Menurut Raul sih… sempat ditahan-tahan agar mengurungkan niatnya untuk meninggalkan rumah tersebut atau setidak-tidaknya memikirkan kembali dalam-dalam bahwa dirinya beserta anggota keluarga lain pemilik rumah tersebut menghawatirkannya, akan sangat merasa kehilangan setelah beberapa tahun tinggal bersama hanya karena gara-gara ayahnya wafat ternyata beliau memutuskan untuk pergi. Tapi hal itupun sia-sia, tantenya telah bertekad meninggalkannya….
Kalau diingat-ingat memang Ayahnya Raul jarang memperlihatkan giginya, jangan dikira giginya ompong atau kuning bahkan kotor hitam-hitam. Saya pernah melihatnya dengan mata kepala sendiri karena secara tanpa disengaja ketika setelah beliau menguap lebar-lebar, kemudian tiba-tiba saja dia memperlihatkan barisan giginya yang bersih menghadap kepadaku, kaget sih karena tertangkap basah sedang memperhatikan beliau dengan pengamatan yang mendalam tiba-tiba saja beliau menampakan wajah menghadap kepadaku dengan membuka bibirnya keatas dan kebawah memperlihatkan deretan giginya yang rapih. Aku buru-buru buang muka ….
secara lazim dikatakan sebagai orang tua yang jarang sekali tersenyum sembarangan apalagi tertawa terbahak-bahak, memang tampak sinis, tapi koo beliau terlihat adem dalam format raut mukanya yang biasa-biasa saja tanpa dibuat-buat. Ayahnya memang seorang militer yang kukuh dan disiplin selama pengabdiannya karena tuntutan dari profesinya barangkali.

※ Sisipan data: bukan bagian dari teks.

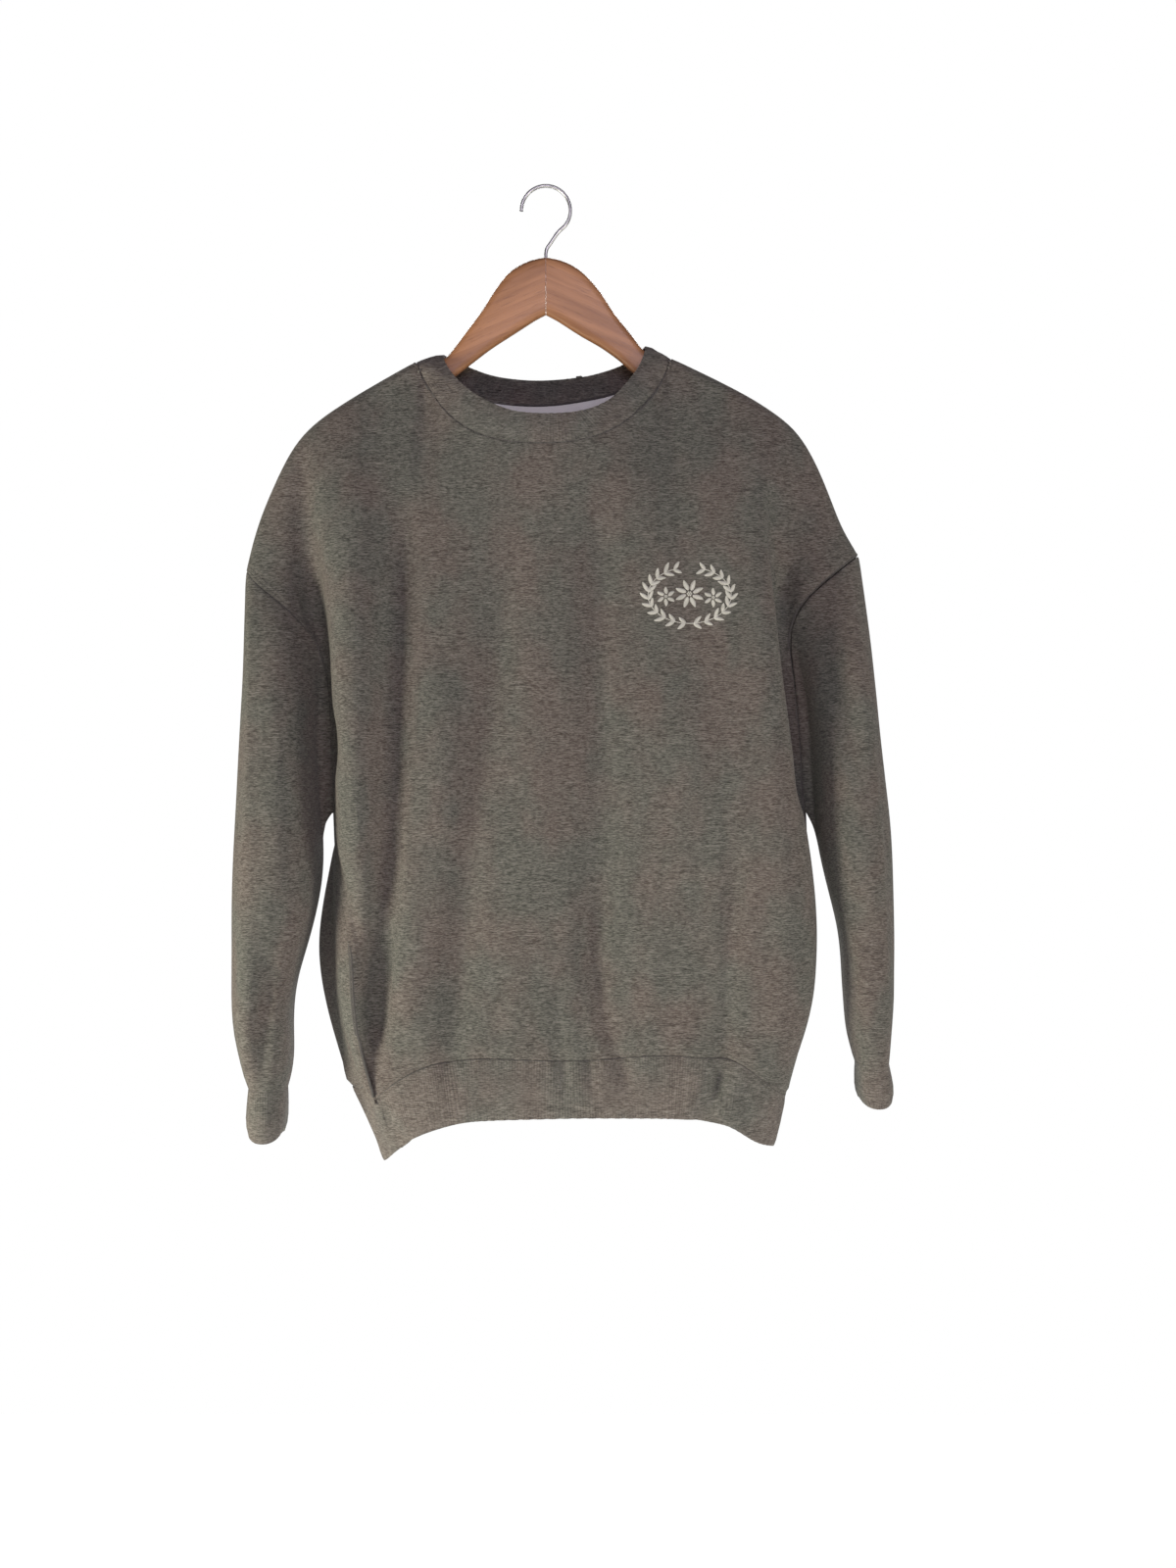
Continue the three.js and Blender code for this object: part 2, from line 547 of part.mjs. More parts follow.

Dia cenderung seperlunya tetapi pribadinya tulus sekali, tanpa ada sedikitpun pikiran-pikiran yang mengarah ke perasaan negative terhadap orang lain, acuh tak acuh tetapi pada dasarnya memang hatinya sangat perhatian, namun memang rasa simpatinya jarang sekali diperlihatkan secara vulgar. Walaupun terkadang bisa saja beliau marah dan memanggil anak-anaknya dengan kata-kata tegas atau pernah beberapa waktu ketika Raul masih duduk di sekolah Dasar apalagi ketika duduk disemester pertama sekolah lanjutan pertama, beliau dengan teratur setiap habis sholat maghrib memanggilnya, terutama Raul sebagai seorang anak laki-laki yang paling besar dirumah itu, dalam rangka membahas mata pelajaran sekolah, khususnya selalu meminta tolong untuk dikeluarkan buku matematika yang beberapa waktu yang lalu pak guru disekolah meminta muridnya untuk membeli buku yang sudah disediakan disekolahnya, dan mulailah pelajaran privat matematika diselenggarakan, hamper setiap malam selepas sholat maghrib berlalu, Raul selalu ditemani ayahnya di meja makan bukan sedang makan melulu tetapi sedang membahas pelajaran matematika yang membuat dirinya terlihat agak linglung.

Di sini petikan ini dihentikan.